In other instances, a separate application for scholarship programs may be available. These applications usually have a separate deadline – which could be at the same time as the admission application deadline or later in the spring after decisions have been released – and may include additional materials, such as an additional essay or interview. If you’re unsure of what the process is for these special scholarship programs, ask someone in admissions for guidance.

Some Cautions About Merit Aid

The process of obtaining financial aid for your college career isn’t an experience that just happens once. It’s something that you do each year until you graduate, and that includes filling out the FAFSA form annually.
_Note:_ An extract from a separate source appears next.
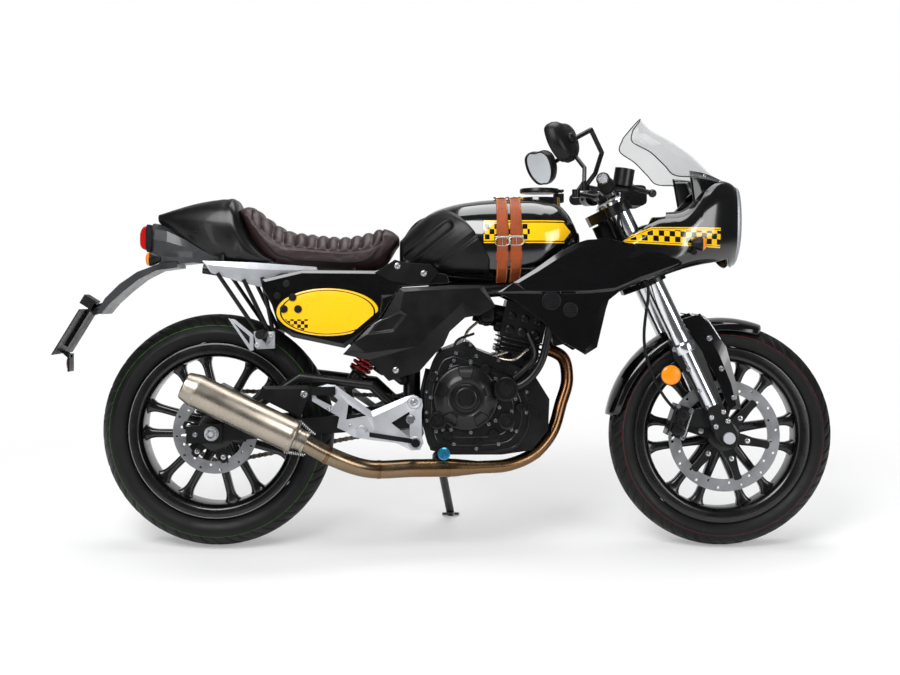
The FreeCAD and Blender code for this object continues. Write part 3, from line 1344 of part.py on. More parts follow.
# Fairing.
fairing_behind_head = 31.3
fairing_below_head = 86.0
fairing_rear_x = head_x - fairing_behind_head
fairing_z = head_z - fairing_below_head
fairing_l = 330.0
fairing_h = 300.0
fairing_half = 162.0
fairing_t = 5.0
fairing_stations_shares = [(0.0, 0.0, 0.48, 1.0), (0.18, 0.06, 0.62, 1.0), (0.32, 0.12, 0.71, 0.99),
                           (0.56, 0.22, 0.77, 0.93), (0.70, 0.26, 0.94, 0.86), (0.83, 0.29, 1.0, 0.76),
                           (0.94, 0.34, 0.97, 0.64), (1.0, 0.40, 0.90, 0.54)]
fairing_round_shares = both_halves([(0, 1.0), (0.50, 0.985), (0.80, 0.93), (0.95, 0.78), (1.0, 0.45), (0.93, 0.15),
                                    (0.74, 0)])
fairing_roof_end_share = 0.66
fairing_floor_end_share = 0.80
cockpit_share = 0.86
brow_share = 0.66
yoke_room_ahead = 96.0
lamp_up = 192.0
lamp_centre_z = fairing_z + lamp_up
lamp_rim_r = 82.0
lamp_rim_t = 16.0
lamp_bowl_r = 72.0
lamp_bowl_depth = 70.0


def fairing_shape(grow=0):
    return hull(fairing_rear_x, fairing_z, fairing_l, fairing_h, fairing_half, fairing_stations_shares,
                fairing_round_shares, grow)


def make_fairing():
    outer = fairing_shape()
    inner = fairing_shape(-fairing_t)
    front = fairing_rear_x + fairing_l
    shell = outer.cut(inner)
    reach = overrun
    roof_end = fairing_rear_x + fairing_l * fairing_roof_end_share
    floor_end = fairing_rear_x + fairing_l * fairing_floor_end_share
    middle = fairing_z + fairing_h / 2
    side = fairing_half * cockpit_share
    roof = box(fairing_rear_x - reach, head_x + yoke_room_ahead, -side, side, middle, fairing_z + 2 * fairing_h)
    brow = fairing_half * brow_share
    brow = box(fairing_rear_x, roof_end, -brow, brow, middle, fairing_z + 2 * fairing_h)
    floor = box(fairing_rear_x - reach, floor_end, -side, side, 0, middle)
    sweep = math.hypot(fork_offset, fork_half_span) + fork_tube_r + yoke_boss_t + moving_gap
    yoke_room = box(fairing_rear_x - reach, head_x + yoke_room_ahead, -sweep, sweep, 0, middle)
    back = box(fairing_rear_x - reach, fairing_rear_x + fairing_t * 2, -fairing_half * cockpit_share,
               fairing_half * cockpit_share, 0, 2 * middle)
    lamp_back = V(front - lamp_bowl_depth, 0, lamp_centre_z)
    lamp_hole = Part.makeCylinder(lamp_rim_r + rest_gap, fairing_l, lamp_back, V(1, 0, 0))
    shell = shell.cut([roof, brow, floor, yoke_room, back, lamp_hole])
    shell = max(shell.Solids, key=lambda s: s.Volume)
    keep("upper_fairing", shell)
    head = parts["steering_head"][0].cut(shell)
    keep("steering_head", max(head.Solids, key=lambda s: s.Volume))
    rim = Part.makeCylinder(lamp_rim_r, lamp_rim_t, V(front - lamp_rim_t, 0, lamp_centre_z), V(1, 0, 0))
    hole = Part.makeCylinder(lamp_bowl_r, 4 * lamp_rim_t, V(front - 2 * lamp_rim_t, 0, lamp_centre_z), V(1, 0, 0))
    keep("headlamp_rim", rim.cut(hole))
    lens = Part.makeCylinder(lamp_bowl_r - rest_gap, lamp_bowl_depth, lamp_back, V(1, 0, 0))
    keep("headlamp", lens)


screen_t = 4.0
screen_ahead = 42.0
screen_up = 283.0
screen_x = fairing_rear_x + screen_ahead
screen_z = fairing_z + screen_up
screen_l = 271.0
screen_h = 181.0
screen_half = 146.0
screen_steps = 6
screen_shares = [(0.13, 1.0, 0.02, 0.79, 0.62), (0.24, 0.835, 0.0, 0.61, 0.80), (0.43, 0.67, 0.16, 0.45, 0.92),
                 (0.63, 0.46, 0.29, 0.26, 0.96), (0.82, 0.19, 0.39, 0.12, 0.96), (1.0, 0.0, 0.62, 0.10, 0.92)]


def screen_ring(row, inset):
    """Thin arch across the machine: the clear sheet's outer line, then the inner line back below it."""
    centre_x, centre_z, edge_x, edge_z, width = row
    outer = []
    inner = []
    for index in range(-screen_steps, screen_steps + 1):
        angle = math.pi / 2 * index / screen_steps
        x = screen_x + screen_l * (edge_x + (centre_x - edge_x) * math.cos(angle))
        z = screen_z + screen_h * (edge_z + (centre_z - edge_z) * math.cos(angle))
        y = screen_half * width * math.sin(angle)
        outer.append(V(x, y, z))
        shrink = 1 - inset / (screen_half * width)
        inner.append(V(x - inset * math.cos(angle) / 2, y * shrink, z - inset * math.cos(angle)))
    return outer + list(reversed(inner))


def skin(rings):
    """Closed solid of small flat faces through rings that are thin strips, capped strip by strip."""
    faces = []

    def flat(a, b, c):
        if (b - a).cross(c - a).Length > 0:
            faces.append(Part.Face(Part.makePolygon([a, b, c, a])))

    count = len(rings[0])
    for near, far in zip(rings, rings[1:]):
        for index in range(count):
            after = (index + 1) % count
            flat(near[index], near[after], far[after])
            flat(near[index], far[after], far[index])
    for ring_points in (rings[0], rings[-1]):
        for index in range(count // 2 - 1):
            a = ring_points[index]
            b = ring_points[index + 1]
            c = ring_points[count - 2 - index]
            d = ring_points[count - 1 - index]
            flat(a, b, c)
            flat(a, c, d)
    solid = Part.Solid(Part.Shell(faces))
    if solid.Volume < 0:
        solid.reverse()
    return solid


def make_screen():
    screen = skin([screen_ring(row, screen_t) for row in screen_shares])
    screen = screen.cut(parts["upper_fairing"] + parts["headlamp_rim"] + parts["headlamp"])
    screen = max(screen.Solids, key=lambda s: s.Volume)
    keep("windscreen", screen)


lower_behind = 307.0
lower_below = 133.0
lower_x0 = fairing_rear_x - lower_behind
lower_z0 = fairing_z - lower_below
lower_l = 508.0
lower_h = 273.0
lower_in_y = 151.0
lower_t = 9.0
lower_shares = [(0.0, 0.51), (0.08, 0.60), (0.19, 0.73), (0.29, 0.86), (0.40, 0.97), (0.45, 1.0), (0.60, 0.97),
                (0.62, 0.95), (0.62, 0.78), (0.66, 0.62), (0.61, 0.56), (0.56, 0.44), (0.545, 0.36), (0.50, 0.0),
                (0.44, -0.07), (0.38, 0.0), (0.32, 0.06), (0.28, 0.13), (0.24, 0.22), (0.10, 0.42)]
radiator_x = placed("radiator")
radiator_z = 528.0
radiator_t = 38.0
radiator_half = 118.0
radiator_h = 162.0
radiator_arm_r = 8.0
coolant_r = 10.0
coolant_y = 127.0
# Along as a share of the way from the pump to the radiator, up as a share of the radiator's height over the pump.
coolant_shares = [(0.97, 1.0), (0.88, 0.74), (0.70, 0.32), (0.48, 0.13), (0.0, 0.0)]
pod_behind_head = 8.3
pod_over_head = 144.0
pod_x = head_x - pod_behind_head
pod_z = head_z + pod_over_head
pod_l = 66.0
pod_h = 58.0
pod_half = 66.0
front_blinker_ahead = 211.0
front_blinker_up = 130.0
front_blinker_x = fairing_rear_x + front_blinker_ahead
front_blinker_z = fairing_z + front_blinker_up
front_blinker_y = 138.0


def make_front_fittings():
    panel = slab(outline(lower_shares, lower_x0, lower_z0, lower_l, lower_h), -lower_in_y - lower_t, -lower_in_y)
    panel = panel.cut(parts["upper_fairing"])
    panel = max(panel.Solids, key=lambda s: s.Volume)
    keep("lower_fairing", *both(panel))
    core = Part.makeBox(radiator_t, 2 * radiator_half, radiator_h, V(0, -radiator_half, 0))
    core.rotate(V(0, 0, 0), V(0, 1, 0), -rake_deg / 2)
    core.translate(V(radiator_x, 0, radiator_z))
    top_z = radiator_z + radiator_h / 2
    hose_points = [V(radiator_x, -radiator_half + 2 * coolant_r, top_z)]
    for along, up in coolant_shares:
        hose_points.append(V(pump_x + (radiator_x - pump_x) * along, -coolant_y, pump_z + (top_z - pump_z) * up))
    core = joined([core, bent_tube(hose_points, coolant_r)])
    core = core.cut(parts["cylinder_and_head"] + parts["crankcase"] + parts["engine_covers"] + parts["exhaust_pipe"]
                    + parts["frame_spars"])
    keep("radiator", max(core.Solids, key=lambda s: s.Volume))
    body, lens = blinker(front_blinker_x, front_blinker_z, front_blinker_y, front_blinker_y - blinker_r, 1)
    shell = parts["upper_fairing"]
    body = body.cut(shell)
    body = max(body.Solids, key=lambda s: s.CenterOfMass.y * -1)
    keep("front_indicators", *both(joined([body, lens.cut(shell)])))
    pod = Part.makeBox(pod_l, 2 * pod_half, pod_h, V(pod_x, -pod_half, pod_z))
    keep("instrument_pod", pod.cut(parts["triple_clamps"] + parts["fork_upper_tubes"]))


# Side stand.
stand_foot_y = 238.0        # where the foot stands on the floor, left of the wheels' line
stand_foot_x = placed("stand foot")
stand_pivot_x = placed("stand pivot")
stand_pivot_y = 108.0
stand_pivot_z = 214.0
stand_leg_r = 11.0
stand_foot_r = 24.0
stand_foot_t = 7.0
stand_lug_r = 20.0
stand_lug_t = 9.0
stand_bolt_r = 8.0
stand_arm_top_y = 40.0


def upright_from_floor(x, y):
    """Upright-frame place of a point that lies on the floor after leaning."""
    angle = math.radians(lean_deg)
    return V(x, y * math.cos(angle) + lean_lift * math.sin(angle), y * math.sin(angle) - lean_lift * math.cos(angle))


def make_stand():
    """Leg with a round foot, hung on a bolt in a lug under the crankcase."""
    floor = upright_from_floor(stand_foot_x, stand_foot_y)
    pivot = V(stand_pivot_x, stand_pivot_y, stand_pivot_z)
    tilt = math.radians(lean_deg)
    foot = Part.makeCylinder(stand_foot_r, stand_foot_t, floor, V(0, math.sin(tilt), math.cos(tilt)))
    leg = rod(pivot, floor + V(0, math.sin(tilt), math.cos(tilt)) * stand_foot_t / 2, stand_leg_r)
    way = floor - pivot
    axis = way.cross(V(-1, 0, 0))
    axis = axis * (1 / axis.Length)
    lug = Part.makeCylinder(stand_lug_r, 2 * stand_leg_r, pivot - axis * stand_leg_r, axis)
    bore = Part.makeCylinder(stand_bolt_r, stand_lug_t * 8, pivot - axis * stand_lug_t * 4, axis)
    keep("side_stand", joined([leg, lug, foot]).cut(bore))
    inner = stand_leg_r + rest_gap * 2
    back = Part.makeCylinder(stand_lug_r, stand_lug_t, pivot - axis * (inner + stand_lug_t), axis)
    arm_top = V(stand_pivot_x + stand_lug_r, stand_arm_top_y, case_z0 + stand_lug_r)
    arm = rod(pivot - axis * (inner + stand_lug_t), arm_top, stand_lug_t * 2 / 3)
    pin = Part.makeCylinder(stand_bolt_r - rest_gap, inner + stand_leg_r + stand_lug_t,
                            pivot - axis * (inner + stand_lug_t / 2), axis)
    mount = joined([back, arm, pin]).cut(parts["crankcase"])
    keep("stand_mount", max(mount.Solids, key=lambda s: s.Volume))


# Build.
make_wheels()
make_drive()
make_swingarm()
make_shock()
make_fork()
make_calipers()
make_bars()
make_brake_hose()
make_mirrors()
make_mudguard()
make_frame()
make_subframe()
make_engine()
make_exhaust()
make_tank()
make_seat_and_tail()
make_tail_fittings()
make_side_panels()
make_foot_rests()
make_fairing()
make_screen()
make_front_fittings()
make_stand()

os.makedirs("parts", exist_ok=True)
for node, solids in parts.items():
    shape = Part.makeCompound([leaned(s) for s in solids]) if len(solids) > 1 else leaned(solids[0])
    shape.exportStep("parts/" + node + ".step")
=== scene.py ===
"""Dresses the cafe racer: finishes its solids and adds tread, chain links, stitching, glass and trim."""

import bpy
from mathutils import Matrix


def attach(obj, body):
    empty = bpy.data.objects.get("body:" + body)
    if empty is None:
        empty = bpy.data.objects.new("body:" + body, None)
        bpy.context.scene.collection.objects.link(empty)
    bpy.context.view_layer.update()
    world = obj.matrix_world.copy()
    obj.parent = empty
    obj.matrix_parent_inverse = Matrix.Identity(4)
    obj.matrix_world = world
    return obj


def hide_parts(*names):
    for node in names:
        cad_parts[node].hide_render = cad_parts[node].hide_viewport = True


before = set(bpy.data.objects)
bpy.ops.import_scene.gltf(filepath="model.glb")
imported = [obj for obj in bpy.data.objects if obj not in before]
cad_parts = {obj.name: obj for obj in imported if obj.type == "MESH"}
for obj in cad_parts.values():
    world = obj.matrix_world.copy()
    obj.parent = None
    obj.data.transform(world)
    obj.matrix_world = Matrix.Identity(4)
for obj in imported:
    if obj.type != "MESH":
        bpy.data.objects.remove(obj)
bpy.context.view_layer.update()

import logging
import math
from dataclasses import dataclass, field
from enum import Enum
from typing import Callable, Optional, Sequence, Union

import bmesh
import bpy
import numpy as np
from mathutils import Vector
from mathutils.bvhtree import BVHTree
from mathutils.geometry import delaunay_2d_cdt

log = logging.getLogger("cafe_racer")
Array = np.ndarray
Spot = tuple[float, float, float]
Colour = Spot
Number = Union[int, float]
X_AXIS = np.array([1.0, 0.0, 0.0])
Y_AXIS = np.array([0.0, 1.0, 0.0])
Z_AXIS = np.array([0.0, 0.0, 1.0])
MM = 0.001
SAME_POINT = 4e-6
BEVEL_FROM_DEG = 32.0
RIGHT_OUT = -Y_AXIS
YELLOW_PAINT = (238, 186, 14)
BOARD_MIDDLE = (-364.0, 616.0)
BOARD_HALF = (131.0, 61.0)


# The object is drawn upright in millimetres and then leaned over onto its side stand, in metres.
@dataclass(frozen=True)
class Lean:
    """How far the parked machine leans, and the lift that keeps its tyres' crowns on the floor."""

    degrees: float = 10.0
    lift: float = 1.27827

    def place(self, points: Array) -> Array:
        """Turns upright millimetres into leaned metres.

        Across is y times cosine plus z times sine; up is z times cosine minus y times sine plus the lift.

        Args:
            points: Array whose last axis is x, y, z.

        Returns:
            Array of the same shape.
        """
        angle = math.radians(self.degrees)
        cosine, sine = math.cos(angle), math.sin(angle)
        x, y, z = points[..., 0], points[..., 1], points[..., 2]
        return np.stack([x, y * cosine + z * sine, z * cosine - y * sine + self.lift], axis=-1) * MM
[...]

Regarding merit aid, it’s important to make sure you know the specifics behind any award you’ve earned. Is the award for just one academic year, or for the duration of your undergraduate career? What requirements must you meet – for example, maintaining a certain GPA or participating in certain on-campus activities – to have that award renewed each year? To avoid any unfortunate surprises along the way related to your award, such as rescission of the award for failing to satisfy a particular condition you didn’t know about, it is important to know up front what conditions must be satisfied in order to receive and maintain the award.

College can be a fun and rewarding, albeit expensive, endeavor. Merit aid may be available to reward you for your talents and accomplishments during high school. If you have questions about what type of aid is available to you, don’t be afraid to ask for help or clarification from your school/college counselor or an undergraduate admissions counselor. They’re in place to provide you the information you need to make informed decisions and to help you reach your college goals.